Visto neste contexto, deve ser observado que a Vale, desde a sua constituição e pela sua história, passando por suas operações atuais e seu financiamento, sua expansão de atividades pelo mundo e pela própria composição de seu controle acionário, se articula fortemente com o Estado brasileiro, não sendo apenas instrumento de suas políticas, mas mais fortemente, se relacionando diretamente com os centros de decisão e influenciando a definição de estratégias da qual a própria empresa é, em muitos momentos, beneficiária.
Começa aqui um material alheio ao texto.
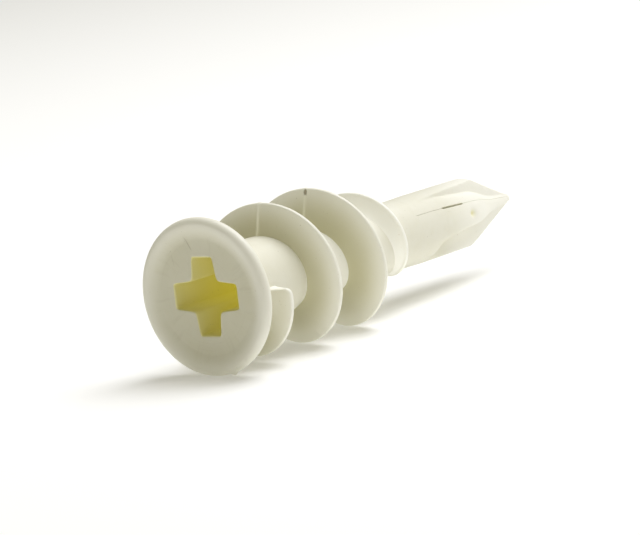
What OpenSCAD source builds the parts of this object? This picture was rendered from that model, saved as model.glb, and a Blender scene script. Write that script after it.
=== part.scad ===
// Self-drilling wall anchor for hollow board: a coarse-threaded nylon plug with a
// cross-recessed head and a split drill tip whose two legs spread when the screw goes in.
// The axis runs along +Y from head to tip. The origin is on the axis, in the plane where
// the underside of the head meets the face of the board.

/* [Head] */
// Diameter of the head over its rolled rim
head_d = 12.8; // [12:0.1:14]
// Thickness of the head at its round rim
head_t = 1; // [0.8:0.1:1.4]
// Width of the flat ring on top of the rim
ring_w = 0.3; // [0.2:0.05:0.5]
// Width of the slope from the ring down to the face
slope_w = 0.5; // [0.3:0.1:1]
// Depth of the face below the ring
dish_depth = 0.4; // [0.2:0.05:0.45]
// Diameter of the short hub under the head
hub_d = 7.8; // [7.4:0.1:8.2]

/* [Drive recess] */
// Width over two opposite arms of the cross
cross_span = 6.3; // [5.6:0.1:6.3]
// Width of an arm at the middle of the cross
arm_w = 2.4; // [2:0.1:2.6]
// Width of an arm at its outer end
arm_end_w = 2.05; // [1.8:0.05:2.2]
// Depth of the cross below the top of the head
cross_depth = 8.2; // [6:0.1:9]
// Diameter of the round clearance through the cross
clearance_d = 3.2; // [3.1:0.1:3.4]

/* [Shank] */
// Diameter of the neck under the head
neck_d = 6.9; // [6.8:0.1:7.2]
// Diameter of the barrel behind the first turn of the thread
barrel_d = 5.8; // [5.4:0.1:6.2]
// Diameter of the pilot bore that the screw bites in
bore_d = 3; // [2.6:0.1:3]

/* [Thread] */
// Largest diameter over the thread
thread_d = 12.2; // [11:0.1:12.4]
// Advance of the thread in one turn
pitch = 6.1; // [5.6:0.1:6.4]
// Height of the crest over the head's underside at the top of the first turn
first_crest = 7.48; // [7.3:0.02:7.8]
// Thickness of the thread at its crest
crest_w = 0.4; // [0.3:0.05:0.6]
// Thickness of the thread at its root
root_w = 1.9; // [1.4:0.1:2]

/* [Drill tip] */
// Overall length of the anchor, head included
total_l = 42; // [40:0.5:44]
// Distance from the head's underside to the root of the legs
leg_root = 24.7; // [24.2:0.1:25.2]
// Width over the two cutting wings
wing_span = 5.85; // [5.4:0.05:6.2]
// Distance from the head's underside to the shoulders of the wings
shoulder = 34.7; // [33.5:0.1:35.5]
// Lean of the wings from upright, clockwise seen from the head
wing_lean = 5; // [0:1:10]
// Gap between the two legs along the split
split_gap = 0.06; // [0.04:0.01:0.1]
// Turn of the split from upright, clockwise seen from the head
split_turn = 57; // [50:1:64]
// Width of the window that opens into the split
window_w = 0.36; // [0.3:0.02:0.5]

/* [Hidden] */
nylon = [0.93, 0.92, 0.84];
nylon_shade = [0.89, 0.88, 0.79];
nylon_deep = [0.86, 0.84, 0.72];
round_fn = 96;                        // fragments round every turned surface
eps = 0.01;                           // lift of the thread's foot off the shank
head_r = head_d / 2;
rim_r = head_t / 2;                   // the rim is a full half round
ring_r = head_r - rim_r;              // outer radius of the flat ring
face_r = ring_r - ring_w - slope_w;   // radius of the sunken face
hub_h = 0.7;                          // height of the hub under the head
neck_l = cross_depth - head_t;        // the neck ends where the cross does
taper_l = 2.6;                        // length over which the barrel narrows
tip_y = total_l - head_t;
turn_steps = 64;                      // steps round one turn of the thread
foot_steps = 4;                       // steps across the foot of the thread
hinge_gap = 0.05;                     // slit between the barrel and the root of a leg
leg_steps = 30;                       // steps round half a turn of a leg
window_from = 28.5;                   // near end of the window in the split
window_to = 31.9;                     // far end of the window in the split

// Radius of the shank at height y under the head: neck, taper, then plain barrel
function shank_r(y) = y < neck_l ? neck_d / 2
    : y > neck_l + taper_l ? barrel_d / 2
    : neck_d / 2 + (barrel_d - neck_d) / 2 * (y - neck_l) / taper_l;

// Height of the crest at turn angle a, counted clockwise from the top of the first turn
function crest_y(a) = first_crest + pitch * a / 360;

// Radius of the crest: a little low at the blunt start, full for two turns, then running out
function crest_r(a) = a < 0 ? lookup(a, [[-270, thread_d / 2 - 0.28], [0, thread_d / 2 - 0.08]])
    : lookup(a, [[0, thread_d / 2 - 0.08], [180, thread_d / 2], [540, thread_d / 2 - 0.07],
        [720, 4.53], [900, 3.05], [918, 2.98]]);

// Point at turn angle a, radius r and height y; angle 0 is up, and 90 is to the right
function around(a, r, y) = [r * sin(a), y, r * cos(a)];

// One cross-section of the thread: round the crest, then back along its foot on the shank
function thread_ring(a, step) =
    let (y = crest_y(a), top = crest_r(a), lift = 1 / cos(step / 2))
    concat([around(a, top, y - crest_w / 2), around(a, top, y + crest_w / 2)],
        [for (i = [foot_steps:-1:0]) let (foot = y + root_w * (i / foot_steps - 0.5))
            around(a, shank_r(foot) * lift + eps, foot)]);

// Closed solid through a list of rings that all have the same number of points, with its two ends' faces
module loft(rings, front, back) {
    n = len(rings[0]);
    m = len(rings);
    sides = [for (i = [0:m - 2], j = [0:n - 1]) let (k = (j + 1) % n)
        each [[i * n + j, (i + 1) * n + j, i * n + k], [i * n + k, (i + 1) * n + j, (i + 1) * n + k]]];
    polyhedron(points = [for (r = rings) each r], faces = concat(sides, front, back), convexity = 8);
}

// Stretch of the thread between two turn angles
module thread(from, to) {
    steps = ceil((to - from) / 360 * turn_steps);
    step = (to - from) / steps;
    rings = [for (i = [0:steps]) thread_ring(from + i * step, step)];
    n = len(rings[0]);
    loft(rings, [[for (j = [0:n - 1]) j]], [[0, for (j = [n - 1:-1:1]) j] + [for (j = [0:n - 1]) steps * n]]);
}

// Lays a solid turned about Z along the anchor's axis
module along_axis() {
    rotate([-90, 0, 0]) children();
}

// Cross-shaped prism between two heights, its arms a little narrower at their ends
module cross_prism(from, to) {
    end = cross_span / 2;
    mid = arm_w / 2;
    tip = arm_end_w / 2;
    along_axis() translate([0, 0, from]) linear_extrude(to - from)
        polygon([for (q = [0:3], p = [[mid, -mid], [end, -tip], [end, tip]])
            [p.x * cos(90 * q) - p.y * sin(90 * q), p.x * sin(90 * q) + p.y * cos(90 * q)]]);
}

// Everything that is hollow from the face of the head down to the end of the cross
module drive_recess() {
    cross_prism(-head_t - 1, neck_l + 1);
    along_axis() translate([0, 0, -head_t - 1]) cylinder(d = clearance_d, h = cross_depth + 2, $fn = round_fn);
}

module head_flange() {
    color(nylon) difference() {
        along_axis() rotate_extrude($fn = round_fn) {
            polygon([[0, -head_t + dish_depth], [face_r, -head_t + dish_depth], [ring_r - ring_w, -head_t],
                [ring_r, -head_t], [ring_r, 0], [hub_d / 2, 0], [neck_d / 2, hub_h], [0, hub_h]]);
            translate([ring_r, -rim_r]) circle(rim_r, $fn = 48);
        }
        drive_recess();
    }
}

module neck() {
    color(nylon_shade) difference() {
        along_axis() translate([0, 0, hub_h]) cylinder(d = neck_d, h = neck_l - hub_h, $fn = round_fn);
        drive_recess();
    }
}

module barrel() {
    color(nylon) difference() {
        along_axis() union() {
            translate([0, 0, neck_l]) cylinder(d1 = neck_d, d2 = barrel_d, h = taper_l, $fn = round_fn);
            translate([0, 0, neck_l + taper_l])
                cylinder(d = barrel_d, h = leg_root - neck_l - taper_l, $fn = round_fn);
        }
        along_axis() translate([0, 0, neck_l - 1]) cylinder(d = bore_d, h = leg_root - neck_l + 2, $fn = round_fn);
    }
}

module thread_start() {
    color(nylon_shade) thread(-270, 0);
}

module thread_turn_1() {
    color(nylon) thread(0, 360);
}

module thread_turn_2() {
    color(nylon_shade) thread(360, 720);
}

module thread_run_out() {
    color(nylon) thread(720, 918);
}

// Radius of the round core of the drill tip at height y
function core_r(y) = lookup(y, [[leg_root, barrel_d / 2], [27.5, 2.85], [31.7, 2.35], [34.7, 2.05],
    [36.8, 1.1], [tip_y - 0.6, 0.5], [tip_y, 0.22]]);

// Half the width over the wings at height y, straight to the shoulders, then to the point
function wing_r(y) = lookup(y, [[leg_root, barrel_d / 2], [28.5, wing_span / 2], [shoulder, wing_span / 2],
    [tip_y, 0.24]]);

// Half the thickness of the wings at height y
function wing_half(y) = lookup(y, [[leg_root, 1.3], [30, 1.05], [shoulder, 0.7], [tip_y, 0.2]]);

// How deep the two flutes are cut at height y, from none to full
function flute_depth(y) = lookup(y, [[28, 0], [30, 0.7], [31.6, 1]]);

// How far angle a, from 0 to 180, lies in a flute: the flute runs from 117 to 180 degrees
function flute_share(a) = lookup(a, [[0, 0], [110, 0], [124, 1], [180, 1]]);

// Radius of the tip's outline at angle a from the wings and height y
function tip_r(a, y) =
    let (half = (a + 360) % 180, side = max(abs(sin(a)), 0.02),
        core = core_r(y) - (core_r(y) - 0.6 * wing_half(y)) * flute_depth(y) * flute_share(half))
    max(min(wing_r(y), wing_half(y) / side), core);

// Half the width and the depth of the screw's way in a leg at height y: round, then flat past its end
function way_half(y) = lookup(y, [[leg_root, 1.3], [34.9, 0.5], [39.4, 0.25], [tip_y, 0.1]]);
function way_depth(y) = lookup(y, [[leg_root, 1.3], [34.9, 0.5], [35.6, 0], [tip_y, 0]]);

// Half the gap between the legs at height y: a thin split with a window cut into it
function half_gap(y) = y > window_from && y < window_to ? window_w / 2 : split_gap / 2;

// Point of a leg at height y, so far along its split and so far out of the gap
function leg_point(split, along, out, y) = let (across = half_gap(y) + max(out, 0))
    [along * sin(split) + across * sin(split - 90), y, along * cos(split) + across * cos(split - 90)];

// One cross-section of a leg: round the outside, then back round the screw's way, flat past its end
function leg_ring(split, y) = concat(
    [for (i = [0:leg_steps]) let (a = 180 * i / leg_steps, r = tip_r(split - a - wing_lean, y))
        leg_point(split, r * cos(a), (r - half_gap(y)) * sin(a), y)],
    [for (i = [leg_steps:-1:0]) let (a = 180 * i / leg_steps, out = (way_depth(y) - half_gap(y)) * sin(a))
        leg_point(split, way_half(y) * (out > 0 ? cos(a) : 1 - a / 90), out, y)]);

// Triangles that close the end of a leg, between its outside and the screw's way
function leg_cap(first) = let (last = 2 * leg_steps + 1)
    [for (i = [0:leg_steps - 1]) each [[first + i, first + i + 1, first + last - i],
        [first + i + 1, first + last - i - 1, first + last - i]]];

// One leg of the drill tip, on the side of the split a quarter turn back from its direction
module leg(split) {
    rows = [leg_root + hinge_gap, 26, 27.5, window_from - 0.02, window_from + 0.02, 29.2, 30, 30.6, 31.2,
        window_to - 0.02, window_to + 0.02, 32.8, 34, shoulder, 34.9, 35.6, 36.4, 37.2, 38.2, 39.4, tip_y - 0.6,
        tip_y];
    back = [for (f = leg_cap((len(rows) - 1) * 2 * (leg_steps + 1))) [f[2], f[1], f[0]]];
    loft([for (y = rows) leg_ring(split, y)], leg_cap(0), back);
}

module drill_leg_a() {
    color(nylon) leg(split_turn);
}

module drill_leg_b() {
    color(nylon_deep) leg(split_turn + 180);
}

head_flange();
neck();
barrel();
thread_start();
thread_turn_1();
thread_turn_2();
thread_run_out();
drill_leg_a();
drill_leg_b();
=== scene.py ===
import math

import bpy
import numpy as np
from mathutils import Matrix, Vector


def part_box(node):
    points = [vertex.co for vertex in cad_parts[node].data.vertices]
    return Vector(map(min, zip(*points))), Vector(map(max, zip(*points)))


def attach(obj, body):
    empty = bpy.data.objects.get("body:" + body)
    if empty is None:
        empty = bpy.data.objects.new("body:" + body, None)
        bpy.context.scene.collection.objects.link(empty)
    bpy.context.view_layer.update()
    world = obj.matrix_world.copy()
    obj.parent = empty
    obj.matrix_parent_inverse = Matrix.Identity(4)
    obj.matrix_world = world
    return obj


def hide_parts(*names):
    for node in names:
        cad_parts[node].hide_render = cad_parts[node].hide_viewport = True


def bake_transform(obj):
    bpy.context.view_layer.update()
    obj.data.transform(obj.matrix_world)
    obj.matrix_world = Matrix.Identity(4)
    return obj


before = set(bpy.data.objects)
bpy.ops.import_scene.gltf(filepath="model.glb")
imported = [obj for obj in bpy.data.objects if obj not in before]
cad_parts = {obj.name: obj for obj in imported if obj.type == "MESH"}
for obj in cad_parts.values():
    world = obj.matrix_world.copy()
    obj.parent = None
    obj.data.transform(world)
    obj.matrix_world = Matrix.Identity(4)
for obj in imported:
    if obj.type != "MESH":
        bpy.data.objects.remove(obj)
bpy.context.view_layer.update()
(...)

[1] As chamadas “golden share”, também chamadas “ações preferenciais de classe especial”, devem ser propriedade do Estado brasileiro, que com elas passa a ter o poder de vetar qualquer ação proposta em relação às seguintes matérias: mudança do nome da empresa; a mudança na localização da sede da empresa; eventuais mudanças de objetivo da empresa no que se refere a atividades de mineração; eventual liquidação da empresa; qualquer alienação ou encerramento das atividades de uma ou mais das seguintes etapas dos sistemas integrados de mineração de minério de ferro da empresa: depósitos minerais, jazidas, minas, ferrovias, portos e terminais marítimos; quaisquer alterações nos direitos atribuídos às espécies e classes das ações emitidas pela empresa e; quaisquer alterações dos direitos atribuídos pelo Estatuto Social da empresa para a classe especial de ações preferenciais.

* Economista, Consultor do IBASE na Plataforma BNDES. Texto produzido para debate no II Encontro Internacional dos Atingidos pela Vale, Belo Horizonte, Abril de 2011.